During the course of the book, Klim vividly chronicles the culture of the Potuans, their religion, their way of life and the many different countries located on Nazar. After his two-month-long circumnavigation on foot, he is appalled by the fact that men and women are equal and share the same kind of jobs, so he files a suggestion to the Lord of Potu to remove women from higher positions in society. His suggestion is poorly received and he is sentenced to be exiled to the inner rim of the Earth's crust. There he becomes familiar with a country inhabited by sentient monkeys, and after a few years he becomes emperor of the land of Quama, inhabited by the only creatures in the Underworld that look like humans. There, he marries and fathers a son. But again he is driven from hearth and home due to his tyranny and as he escapes he falls into a hole, which carries him through the crust and back up to Bergen again.

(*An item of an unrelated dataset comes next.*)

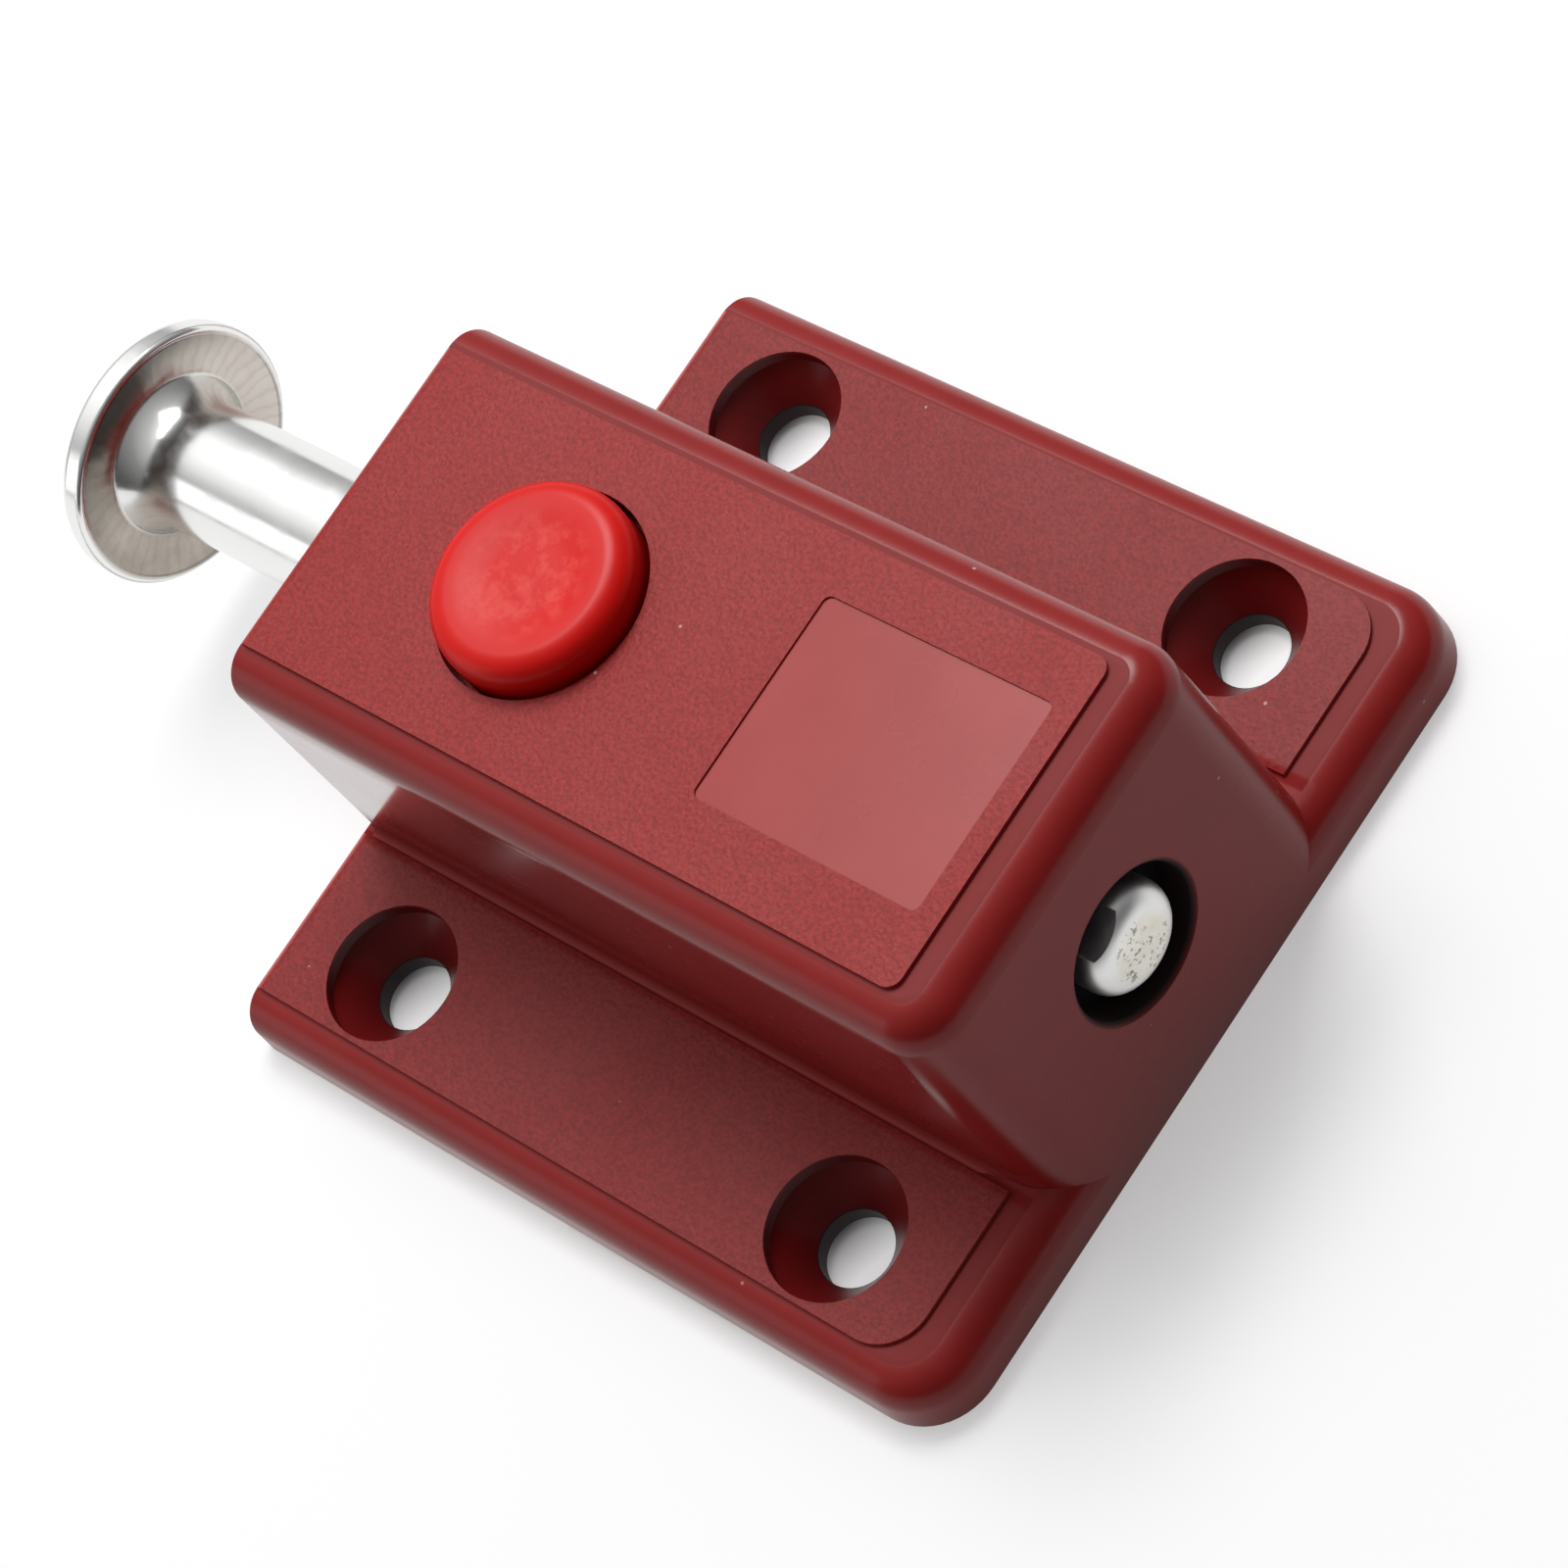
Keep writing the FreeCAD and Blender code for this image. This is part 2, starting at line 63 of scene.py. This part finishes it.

There, he is mistaken by the townsfolk to be the Wandering Jew, mostly due to a lingual misunderstanding (he asks a couple of young boys where he is in quamittian, which is Jeru Pikal Salim, and the boys think he is talking about Jerusalem). He learns that he has been away for twelve years, and is taken in by his old friend, mayor Abelin, who writes down everything Klim tells him. He later receives a job as principal of the college of Bergen, and marries.

==English translations==
1. Anonymous (1742)
2. Anonymous (1828)
3. John Gierlow from the Danish translation (1845)
4. James I. McNelis Jr. (1960)

== Influence ==
- Holberg knew that the satirical content of the novel would cause an uproar in Denmark-Norway, so the book was first published in Germany, in Latin. He thus reached a broader audience than he would have in his homeland. The novel made him widely acclaimed across Europe. Danish, German, French, and Dutch translations were also published in 1741.
- The book is significant in the history of science fiction, being one of the first science-fiction novels in history along with Lucian's (125–180 AD) A True Story, Johannes Kepler's Somnium (The Dream, 1634), Cyrano de Bergerac's Comical History of the States and Empires of the Moon (1656), Margaret Cavendish's The Blazing World (1666), Jonathan Swift's Gulliver's Travels (1726), and Voltaire's Micromégas (1752). Along with a number of those stories, an excerpt was included in the anthology The Road to Science Fiction, Volume 1: From Gilgamesh to Wells.
- The novel was a model for the satirical allegory Improbable Fables, or a Jorney to the Center of the Earth by Russian writer Faddei Bulgarin.
- The work is referenced in Poe's "The Fall of the House of Usher".
- It is one of the first science fiction novels to use the Hollow Earth concept.
- The Danish Communist author and artist Hans Scherfig [1905–1979] created a graphic retelling of "Niels Klims underjordiske rejse", which was originally published in the Danish newspaper Land og folk [Country and people] from 3 July 1955 to 21 January 1956 and later as a book at Sirius Publishing House, Risskov, Denmark in October 1961.
- The story was adapted to a costly 3 episode TV-series for The Danish Broadcasting Corporation in 1984, starring actor Frits Helmuth in the title role.

==Allusions==
- In one chapter, Klim refers to Pliny the Elder and his Naturalis Historia when he feels that his descriptions of the Underworld inhabitants would seem too incredible for other humans to believe.
- There are a few characters in the book that were actual persons. Niels Klim (died 1690) was employed at Holy Cross Church, a church in downtown Bergen, as bellringer. He was also a retailer of books and a publisher. Klim's friend in the book, Mayor Abelin, was also a real person named Rasmus Christenssen Abelin, and he was mayor of Bergen in Klim's lifetime.